__Objective__: Repeat the listing below in full, exactly as it stands.

'''

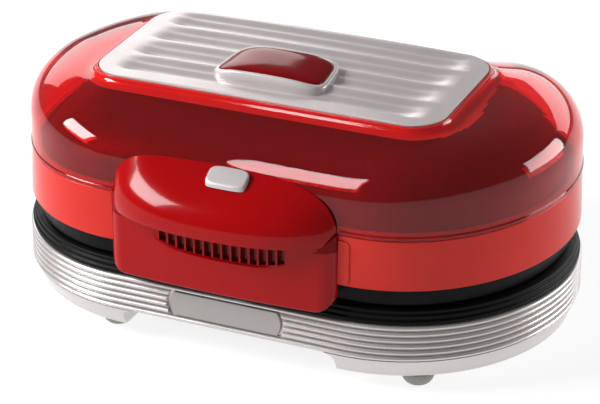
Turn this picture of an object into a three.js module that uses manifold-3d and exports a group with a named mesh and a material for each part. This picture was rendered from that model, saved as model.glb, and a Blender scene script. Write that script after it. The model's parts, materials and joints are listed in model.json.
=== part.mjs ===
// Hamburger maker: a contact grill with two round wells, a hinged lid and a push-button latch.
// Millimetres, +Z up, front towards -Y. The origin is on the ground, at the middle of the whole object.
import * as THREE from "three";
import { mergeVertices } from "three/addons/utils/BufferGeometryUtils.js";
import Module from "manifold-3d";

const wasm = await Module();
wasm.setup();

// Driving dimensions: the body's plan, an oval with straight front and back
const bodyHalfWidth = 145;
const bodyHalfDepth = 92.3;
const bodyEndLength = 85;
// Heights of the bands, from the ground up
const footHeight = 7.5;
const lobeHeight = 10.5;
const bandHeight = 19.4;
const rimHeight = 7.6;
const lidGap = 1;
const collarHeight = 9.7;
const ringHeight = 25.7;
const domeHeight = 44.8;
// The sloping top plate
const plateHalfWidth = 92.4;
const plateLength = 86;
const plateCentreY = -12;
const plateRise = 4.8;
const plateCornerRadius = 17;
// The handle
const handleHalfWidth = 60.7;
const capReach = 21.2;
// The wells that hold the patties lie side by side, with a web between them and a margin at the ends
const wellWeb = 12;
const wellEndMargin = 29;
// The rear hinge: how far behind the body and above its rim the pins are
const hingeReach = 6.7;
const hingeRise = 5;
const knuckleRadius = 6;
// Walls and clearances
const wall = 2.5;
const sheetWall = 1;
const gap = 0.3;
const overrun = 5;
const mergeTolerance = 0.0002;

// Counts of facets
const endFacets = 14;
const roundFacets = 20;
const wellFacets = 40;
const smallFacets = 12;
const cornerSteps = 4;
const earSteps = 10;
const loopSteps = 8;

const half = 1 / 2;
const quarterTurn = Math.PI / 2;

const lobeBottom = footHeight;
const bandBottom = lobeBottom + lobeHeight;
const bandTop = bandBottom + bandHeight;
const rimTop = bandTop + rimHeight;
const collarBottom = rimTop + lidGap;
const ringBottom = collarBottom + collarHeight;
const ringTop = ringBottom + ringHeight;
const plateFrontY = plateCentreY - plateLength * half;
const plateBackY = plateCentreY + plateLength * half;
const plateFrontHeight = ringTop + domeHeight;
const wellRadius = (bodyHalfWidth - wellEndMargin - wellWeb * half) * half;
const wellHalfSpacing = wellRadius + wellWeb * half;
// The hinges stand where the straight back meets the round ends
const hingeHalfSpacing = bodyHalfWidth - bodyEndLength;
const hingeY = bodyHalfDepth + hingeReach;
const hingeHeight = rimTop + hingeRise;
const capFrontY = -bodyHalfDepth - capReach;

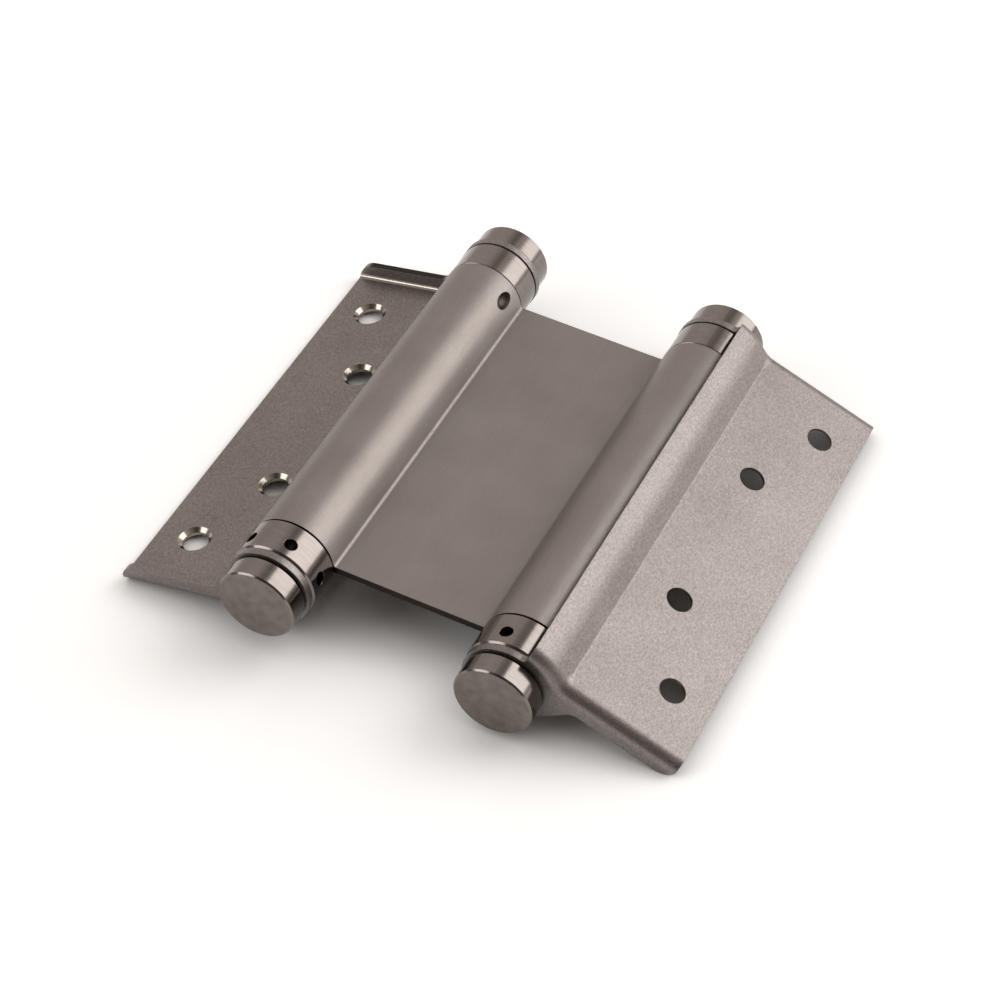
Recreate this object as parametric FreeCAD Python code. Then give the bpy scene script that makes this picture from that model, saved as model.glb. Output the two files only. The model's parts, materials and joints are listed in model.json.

'''

__Result of the exercise__:
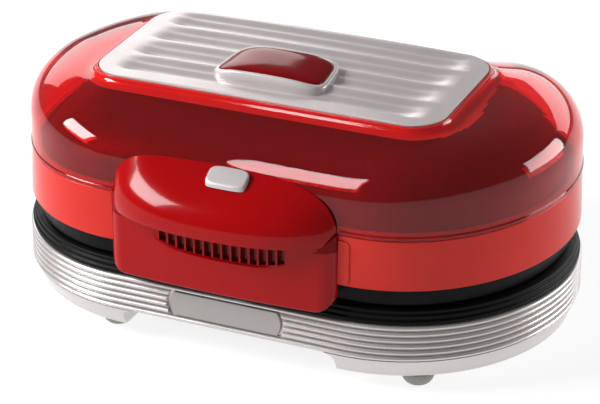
Turn this picture of an object into a three.js module that uses manifold-3d and exports a group with a named mesh and a material for each part. This picture was rendered from that model, saved as model.glb, and a Blender scene script. Write that script after it. The model's parts, materials and joints are listed in model.json.
=== part.mjs ===
// Hamburger maker: a contact grill with two round wells, a hinged lid and a push-button latch.
// Millimetres, +Z up, front towards -Y. The origin is on the ground, at the middle of the whole object.
import * as THREE from "three";
import { mergeVertices } from "three/addons/utils/BufferGeometryUtils.js";
import Module from "manifold-3d";

const wasm = await Module();
wasm.setup();

// Driving dimensions: the body's plan, an oval with straight front and back
const bodyHalfWidth = 145;
const bodyHalfDepth = 92.3;
const bodyEndLength = 85;
// Heights of the bands, from the ground up
const footHeight = 7.5;
const lobeHeight = 10.5;
const bandHeight = 19.4;
const rimHeight = 7.6;
const lidGap = 1;
const collarHeight = 9.7;
const ringHeight = 25.7;
const domeHeight = 44.8;
// The sloping top plate
const plateHalfWidth = 92.4;
const plateLength = 86;
const plateCentreY = -12;
const plateRise = 4.8;
const plateCornerRadius = 17;
// The handle
const handleHalfWidth = 60.7;
const capReach = 21.2;
// The wells that hold the patties lie side by side, with a web between them and a margin at the ends
const wellWeb = 12;
const wellEndMargin = 29;
// The rear hinge: how far behind the body and above its rim the pins are
const hingeReach = 6.7;
const hingeRise = 5;
const knuckleRadius = 6;
// Walls and clearances
const wall = 2.5;
const sheetWall = 1;
const gap = 0.3;
const overrun = 5;
const mergeTolerance = 0.0002;

// Counts of facets
const endFacets = 14;
const roundFacets = 20;
const wellFacets = 40;
const smallFacets = 12;
const cornerSteps = 4;
const earSteps = 10;
const loopSteps = 8;

const half = 1 / 2;
const quarterTurn = Math.PI / 2;

const lobeBottom = footHeight;
const bandBottom = lobeBottom + lobeHeight;
const bandTop = bandBottom + bandHeight;
const rimTop = bandTop + rimHeight;
const collarBottom = rimTop + lidGap;
const ringBottom = collarBottom + collarHeight;
const ringTop = ringBottom + ringHeight;
const plateFrontY = plateCentreY - plateLength * half;
const plateBackY = plateCentreY + plateLength * half;
const plateFrontHeight = ringTop + domeHeight;
const wellRadius = (bodyHalfWidth - wellEndMargin - wellWeb * half) * half;
const wellHalfSpacing = wellRadius + wellWeb * half;
// The hinges stand where the straight back meets the round ends
const hingeHalfSpacing = bodyHalfWidth - bodyEndLength;
const hingeY = bodyHalfDepth + hingeReach;
const hingeHeight = rimTop + hingeRise;
const capFrontY = -bodyHalfDepth - capReach;

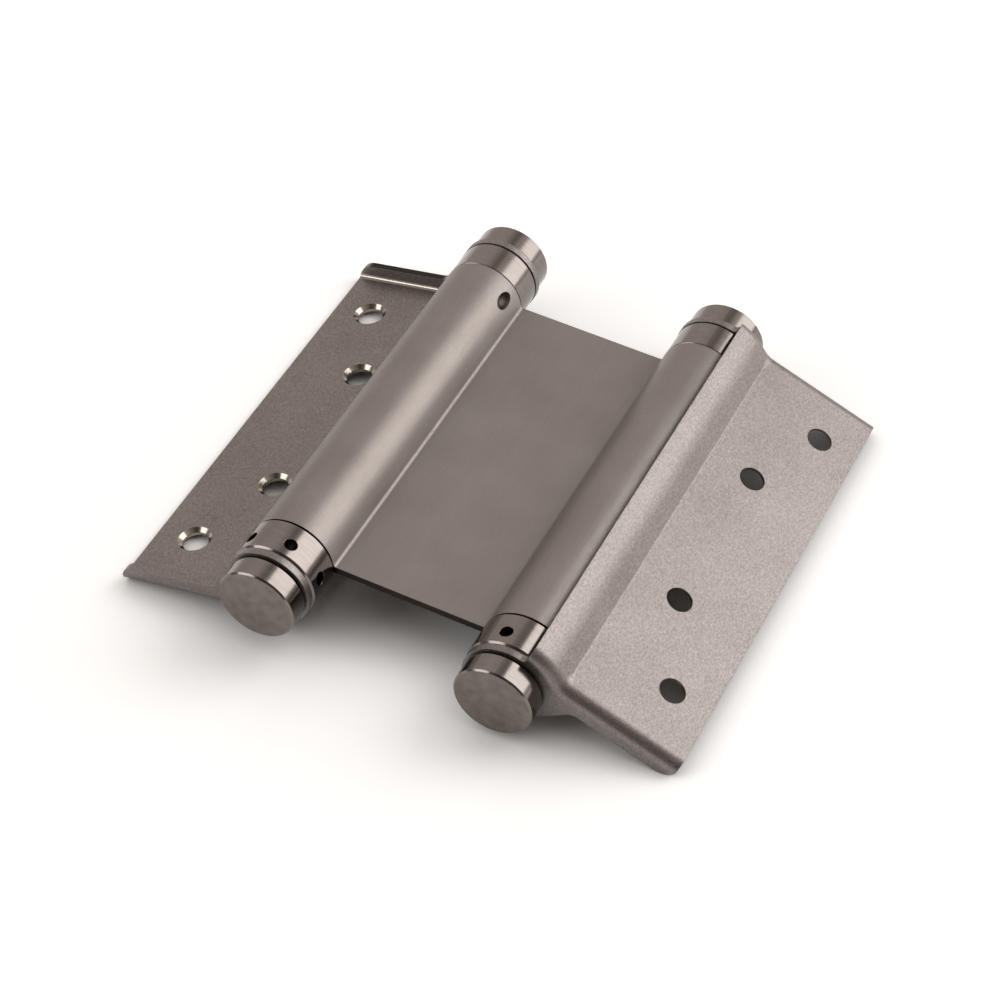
Recreate this object as parametric FreeCAD Python code. Then give the bpy scene script that makes this picture from that model, saved as model.glb. Output the two files only. The model's parts, materials and joints are listed in model.json.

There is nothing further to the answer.